I have a trouble understanding the concept/interpretation of confidence interval. It is commonly said that if I construct a hundred of 95-percent-confidence-intervals, then it is expected that 95 of those intervals would contain the true parameter.
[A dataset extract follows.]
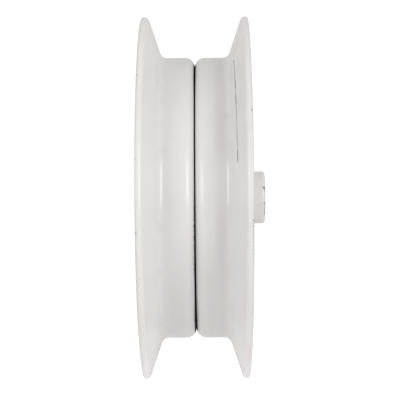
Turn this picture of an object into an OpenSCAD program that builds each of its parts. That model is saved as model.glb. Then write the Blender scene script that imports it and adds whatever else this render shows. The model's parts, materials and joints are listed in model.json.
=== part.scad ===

However, I am not sure why this should be true.
Question 1:
First, define a probability space and random variable: $(\Omega, \mathcal F, \mathbb P) \underset{X}{\rightarrow} (\mathbb R, \Sigma)$, and all $X_i$'s are iid as $X$, where $X \sim N(\mu, \sigma^2)$. Fix sample size $n$ and let us create 100 samples, $\{X^1_1, \cdots, X^1_n\}, \cdots, \{X^{100}_1, \cdots, X^{100}_n\}$. For each sample, I may form sample mean and variance: $\bar X^k = \frac{1}{n}\sum X^k_i$, and $(S^k)^2 = \frac{1}{n-1}\sum (X^k_i - \bar X^k)^2$. For convenience reason, I shall say that $\mathbb P(X \in (\mu-2\sigma, \mu+2\sigma)) = 0.95$. I can construct 100 confidence intervals $I^1, \cdots, I^{100}$, where $I^k = (\bar X^k - 2S^k, \bar X^k + 2S^k)$. Clearly, taking expectation on $\bar X^k - 2S^k$ and $\bar X^k + 2S^k$ would yield: $$\mathbb E[\bar X^k - 2S^k] = \mu - 2\sigma, \quad \quad \mathbb E[\bar X^k + 2S^k] = \mu + 2\sigma.$$
However, I have a difficulty of taking this idea to make a conclusion that "it is expected that 95 of 100 confidence intervals contain $\mu$." Or this idea could be completely irrelevant! Anyway, I would appreciate a clarification why "it is expected that 95 of 100 confidence intervals contain $\mu$."
- If we drop the normality condition of $X$, then would construction of confidence interval still work? I feel that I am somehow abusing central limit theorem that the normalized variable would eventually converge (in distribution sense) to normal probability distribution.